Too bad Foxman didn't recall here that he was sheltered---and saved from certain death by Catholics-----and actually was a practicing Catholic. Foxman apparently now resents it. In later years, he has spoken critically about the family who sheltered him.


EXCERPT

Abraham H. Foxman's Story: A Life Saved, A Life of Service

Part I: A Life Saved

I was born in 1940, in Baranowicz, Poland. My parents tried to stay ahead of the Germans and so we headed east. The Germans caught up with us in the Lithuanian city of Vilnius in 1941. For my parents, there was nowhere to run.

My nanny, Bronislawa Kurpi was Polish-Catholic and when the order came for Jews to be assembled into the Ghetto, she asked my parents what was to become of me. My mother answered that what was going to happen to them would happen to me. My nanny hastily offered to take me from them, to keep me safe until their return. As my mother recalled, it was a cold autumn day when Ms. Kurpi walked away with me. My mother recalled looking on sorrowfully with my father through the edges of the curtains, not knowing what was to become of me. It was a decision which was incredibly difficult. I guess they never really believed that it was going to be four years before they would see me again. Imagine the confusion and pain this experience inflicted on all involved.

Growing-up for the next four years in German-occupied Vilnius, Lithuania, I was called Henryk Stanislas Kurpi. To the world, Bronislawa Kurpi was my mother. She had me baptized by a priest and raised me as a Catholic. I learned how to pray with a rosary and kneel at the altar of the church. I could not play with other children, as it was too risky. There was always the possibility that someone would see that I was circumcised and discover my Jewish identity. Had my parents died during the Holocaust, it is a possibility that I may have even become a priest when I grew up.

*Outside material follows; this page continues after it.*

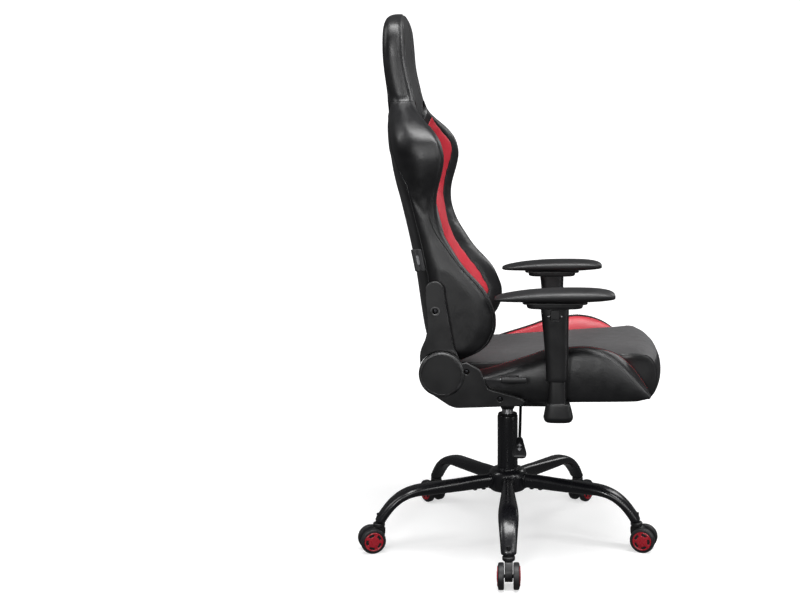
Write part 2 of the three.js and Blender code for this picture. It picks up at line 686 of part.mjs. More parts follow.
// ---------------------------------------------------------------- armrests
const SLEEVE_LOW = 455;
const SLEEVE_TOP = 617;
const POST_TOP = 565;
const POST_HALF_X = 19.5;
const POST_HALF_Y = 14;
const alongX = new THREE.Vector3(1, 0, 0);
const alongY = new THREE.Vector3(0, 1, 0);

// A column of rounded rings, from [height, centre x, half x, half y] stations.
function oval(stations, side, count = 14) {
  const rings = stations.map(([z, x, a, b]) => {
    return roundRing(new THREE.Vector3(x, side * ARM_Y, z), alongX, alongY, a, b, count, 3.2);
  });
  return loft(rings);
}

function armPost(side) {
  return oval([
    [358.5, 119, 18, 10], [361, 119, 27, 16], [372, 119, 31.5, 20], [386, 119, 29, 19],
    [403, 118, 25.5, 17.5], [404.5, ARM_X, POST_HALF_X, POST_HALF_Y],
    [POST_TOP, ARM_X, POST_HALF_X, POST_HALF_Y],
  ], side);
}

// The L bracket's flat bar, from under the seat pan to the post's foot.
function armBracket(side) {
  const inner = 92;
  const outer = ARM_Y - 19.5;
  return side > 0
    ? box(100, 138, inner, outer, PLATE_BOTTOM, PAN_BOTTOM - GAP)
    : box(100, 138, -outer, -inner, PLATE_BOTTOM, PAN_BOTTOM - GAP);
}

function armSleeve(side) {
  const shell = oval([
    [SLEEVE_LOW, ARM_X - 1, 22, 18], [458, ARM_X - 1, 23.5, 19], [500, 115, 25, 20], [575, 112, 28.5, 23],
    [SLEEVE_TOP + 1, 110, 31, 25],
  ], side);
  const head = oval([[SLEEVE_TOP, 110, 61, 22], [627, 110, 62, 22]], side, 14);
  const plate = oval([[626.5, 110.5, 71, 26], [631, 110.5, 71, 26]], side, 14);
  const wellX = POST_HALF_X + 0.7;
  const wellY = POST_HALF_Y + 0.7;
  const well = oval([[SLEEVE_LOW - 5, ARM_X, wellX, wellY], [611, ARM_X, wellX, wellY]], side);
  const outside = ARM_Y + 30;
  const pocketY = ARM_Y + 17;
  const low = Math.min(side * outside, side * pocketY);
  const pocket = box(100, 121, low, low + outside - pocketY, 595, 615.5);
  return cut(join(shell, head, plate), well, pocket);
}

function armButton(side) {
  const near = ARM_Y + 19.6;
  const far = ARM_Y + 24.6;
  const low = Math.min(side * near, side * far);
  return box(100.4, 120.6, low, low + far - near, 595.4, 615.1);
}

function armPad(side) {
  const stations = [
    [-21, 636, 640, 24], [-14, 633, 644, 34], [10, 633, 650, 41], [70, 632, 658, 45], [140, 631.4, 661, 46],
    [200, 634, 660, 44], [228, 636, 656, 38], [241, 639, 648, 26],
  ];
  const up = new THREE.Vector3(0, 0, 1);
  const rings = stations.map(([x, low, high, half]) => {
    const centre = new THREE.Vector3(x, side * ARM_Y, (low + high) / 2);
    return roundRing(centre, alongY, up, half, (high - low) / 2, 14, 3);
  });
  const underside = box(-40, 300, side * ARM_Y - 100, side * ARM_Y + 100, 600, 631 + GAP);
  return cut(loft(rings), underside);
}

[1, -1].forEach((side) => {
  const name = sideName(side);
  add(`armrest_bracket_${name}`, armBracket(side), darkSteel());
  add(`armrest_post_${name}`, armPost(side), satinBlack());
  add(`armrest_sleeve_${name}`, armSleeve(side), satinBlack());
  add(`armrest_button_${name}`, armButton(side), satinBlack());
  add(`armrest_pad_${name}`, armPad(side), satinBlack());
});

export default chair;
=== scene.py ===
"""Looks of the gaming chair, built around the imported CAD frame.

Sizes are millimetres in the chair's own plan frame: X forward and Y to the sitter's left from the gas
column's axis, Z up from the floor. world() turns them into metres in the CAD frame.
"""
import json
import math
from contextlib import contextmanager

import bmesh
import bpy
import numpy as np
from mathutils import Matrix, Vector
from mathutils.bvhtree import BVHTree

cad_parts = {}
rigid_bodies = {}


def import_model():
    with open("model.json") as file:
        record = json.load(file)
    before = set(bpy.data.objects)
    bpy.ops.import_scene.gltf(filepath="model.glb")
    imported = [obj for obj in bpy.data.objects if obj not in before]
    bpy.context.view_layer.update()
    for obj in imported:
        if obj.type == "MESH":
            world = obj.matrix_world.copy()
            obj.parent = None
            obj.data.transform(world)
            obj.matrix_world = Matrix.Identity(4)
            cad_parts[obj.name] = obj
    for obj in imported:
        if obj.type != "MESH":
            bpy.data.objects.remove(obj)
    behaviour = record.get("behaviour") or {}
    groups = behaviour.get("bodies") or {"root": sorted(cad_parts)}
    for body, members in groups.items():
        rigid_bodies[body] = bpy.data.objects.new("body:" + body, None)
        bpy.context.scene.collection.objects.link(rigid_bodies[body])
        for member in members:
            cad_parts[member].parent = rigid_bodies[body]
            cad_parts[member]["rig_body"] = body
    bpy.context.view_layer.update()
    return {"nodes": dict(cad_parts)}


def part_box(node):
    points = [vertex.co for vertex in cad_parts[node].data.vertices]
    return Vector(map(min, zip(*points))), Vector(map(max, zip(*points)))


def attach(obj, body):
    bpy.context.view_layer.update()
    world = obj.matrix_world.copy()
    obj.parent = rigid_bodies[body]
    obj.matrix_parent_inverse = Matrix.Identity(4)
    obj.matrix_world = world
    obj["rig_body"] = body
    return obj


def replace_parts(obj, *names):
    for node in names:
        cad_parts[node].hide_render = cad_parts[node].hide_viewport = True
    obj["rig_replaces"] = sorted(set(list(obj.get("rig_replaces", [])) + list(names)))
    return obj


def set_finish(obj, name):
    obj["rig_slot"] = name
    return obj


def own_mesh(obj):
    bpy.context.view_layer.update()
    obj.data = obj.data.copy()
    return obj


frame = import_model()

MM = 0.001
QUARTER = math.pi / 2
tube_low, tube_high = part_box("column_tube")
AXIS_X = (tube_low.x + tube_high.x) / 2
AXIS_Y = (tube_low.y + tube_high.y) / 2
SCENE = bpy.context.scene


def world(x, y, z):
    return Vector((AXIS_X + x * MM, AXIS_Y + y * MM, z * MM))


ORIGIN = world(0, 0, 0)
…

Miraculously, my parents survived the Holocaust. Their first thought was to come and get me, their only child, back. My nanny did not see eye to eye with my parents. She did not want to give me back. There were several custody battles between my parents and my nanny, with my parents winning out in the end. That's when they decided they had no future in Lithuania, which also happened to be under the control of the Soviet Union.

To leave the Soviet Union and the surrounding satellite countries where its influence was felt, was not an easy task, however. We were smuggled across the borders until we got to the American Zone in Austria. At this time, we lived in a Displaced Persons (DP) camp, where I was able to play with children my own age for the first time in my life. Eventually, my family and I were granted visas to the United States, where we moved in 1950. I was 10 years old, and my father always said that in that time, I had lived a lifetime.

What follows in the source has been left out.